– А что это за черная метка, капитан? – спросил я.
– Это вроде как повестка, приятель. Когда они пришлют, я тебе скажу. Ты только не проворонь их, милый Джим, и я разделю с тобой все пополам, даю тебе честное слово…
Он начал заговариваться, и голос его становился все слабее. Я дал ему лекарство, и он принял его, как ребенок.
– Еще ни один моряк не нуждался так в лекарстве, как я. Вскоре он впал в тяжелое забытье, и я оставил его одного. Не знаю, как бы я поступил, если бы все обошлось благополучно. Вероятно, я рассказал бы обо всем доктору, ибо я смертельно боялся, чтобы капитан не пожалел о своей откровенности и не прикончил меня. Но обстоятельства сложились иначе. Вечером внезапно скончался мой бедный отец, и мы позабыли обо всем остальном. Я был так поглощен нашим горем, посещениями соседей, устройством похорон и работой в трактире, что у меня не было времени ни думать о капитане, ни бояться его.

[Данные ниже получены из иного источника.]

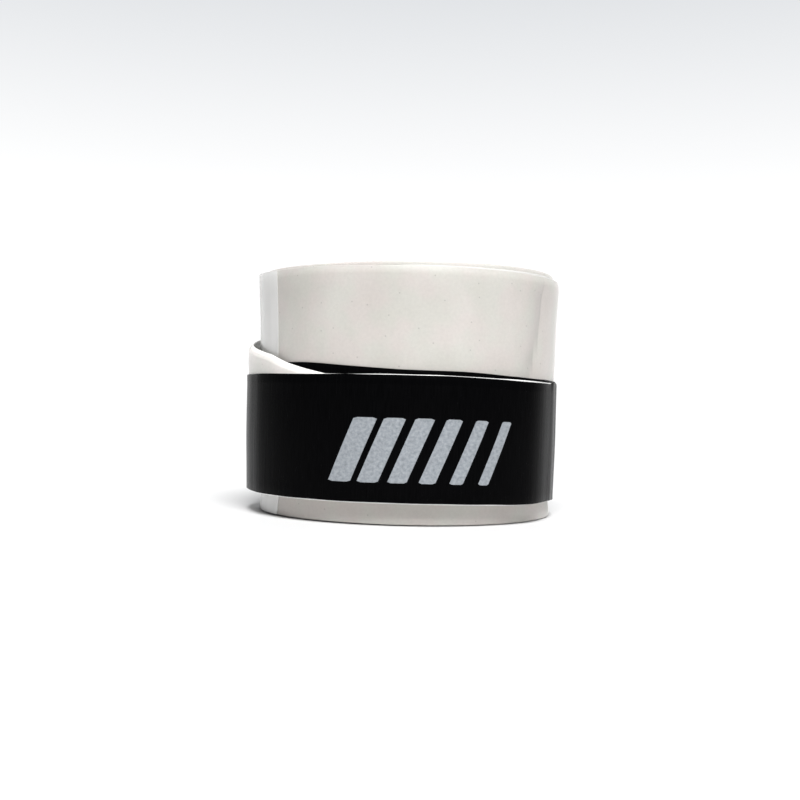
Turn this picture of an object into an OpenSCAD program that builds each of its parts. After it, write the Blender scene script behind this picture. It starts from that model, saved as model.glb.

На следующее утро он сошел вниз как ни в чем не бывало. Ел в обычные часы, но без всякого аппетита, зато, должно быть, хлебнул лишнего, потому что сам угощался у стойки. При этом он фыркал и сопел так сердито, что никто не дерзнул ему перечить. Вечером накануне похорон он был пьян, как обычно. Отвратительно было слышать его разнузданную, дикую песню в нашем печальном доме. И, хотя он был очень слаб, мы до смерти боялись его, тем более, что доктор был далеко: его вызвали за несколько миль к одному больному, и после смерти отца он ни разу не показывался возле нашего дома.
Я сказал, что капитан был слаб. И действительно, он не только не поправлялся, но как будто все больше терял силы. С трудом всходил он на лестницу; шатаясь, ковылял из зала к нашей стойке. Иногда он высовывал нос за дверь – подышать морем, но хватался при этом за стену. Дышал он тяжело и часто, как человек, взбирающийся на крутую гору.
Он больше не заговаривал со мной и, по-видимому, позабыл о своей недавней откровенности, но стал еще вспыльчивее, еще раздражительнее, несмотря на всю свою слабость. Напиваясь, он вытаскивал кортик и клал его перед собой на стол и при этом почти не замечал людей, погруженный в свои мысли и бредовые видения.
Раз как-то, к нашему величайшему удивлению, он даже стал напевать какую-то деревенскую любовную песенку, которую, вероятно, пел в юности, перед тем как отправиться в море.
В таком положении были дела, когда на другой день после похорон – день был пасмурный, туманный и морозный, часа в три пополудни, я вышел за дверь и остановился на пороге. Я с тоской думал об отце…
Вдруг я заметил человека, который медленно брел по дороге. Очевидно, он был слеп, потому что дорогу перед собою нащупывал палкой. Над его глазами и носом висел зеленый козырек. Сгорбленный старостью или болезнью, он весь был закутан в ветхий, изодранный матросский плащ с капюшоном, который делал его еще уродливее. Никогда в жизни не видал я такого страшного человека.